Thirdly, #35 chain is stronger (when an equal quality 219P chain is compared against an equal quality #35 chain). We recommend using the RLV grade competition chains as they are much stronger than the base level CPR #35 chain. However, posts on #35 won’t break like 219P so all chains will work well. With the RLV, it’s often a good idea to use the tie-wire replacement joiner links (CHARJ1) as they can’t slip the circlip and leave you stranded mid-race. All #35 rear axle sprockets are split. So with quality split sprockets and chain you’ll have no problem adjusting ratios at the track with the same convenience as 2-strokes.

I don't have an old chain to count the links - How do I order the correct length of chain I need when your chain is sold in 'Link' sizes (ie: 98 link)?
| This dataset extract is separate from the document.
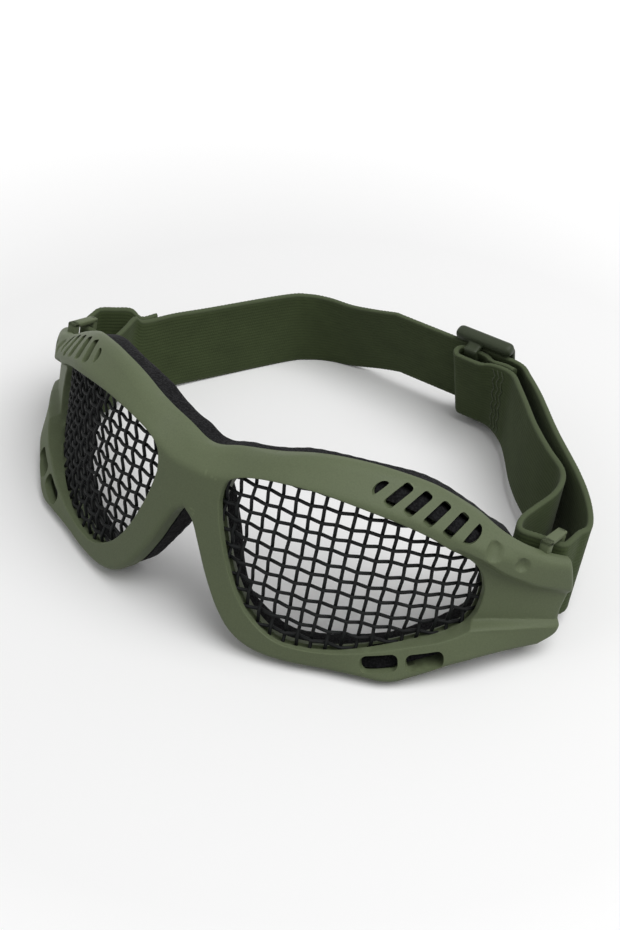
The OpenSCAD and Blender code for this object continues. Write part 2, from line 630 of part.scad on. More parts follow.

1.  Measure the distance around your drive sprocket and rear sprocket with a tape measure (read off in mm) with your engine in it's standard position.

2. Divide the distance you measured in mm by the pitch of the chain you are using (219P = 7.774, #35P = 9.525)

eg:  Tape measure reads approx 78cm (or 780mm) - if you're using 219P chain, divide by 7.774 (780 / 7.774 = 100.3)

3. Round up or down to the nearest whole value (100.3 rounded down is 100)

4. You need to order that number of links (in this example, 100L chain would be perfect).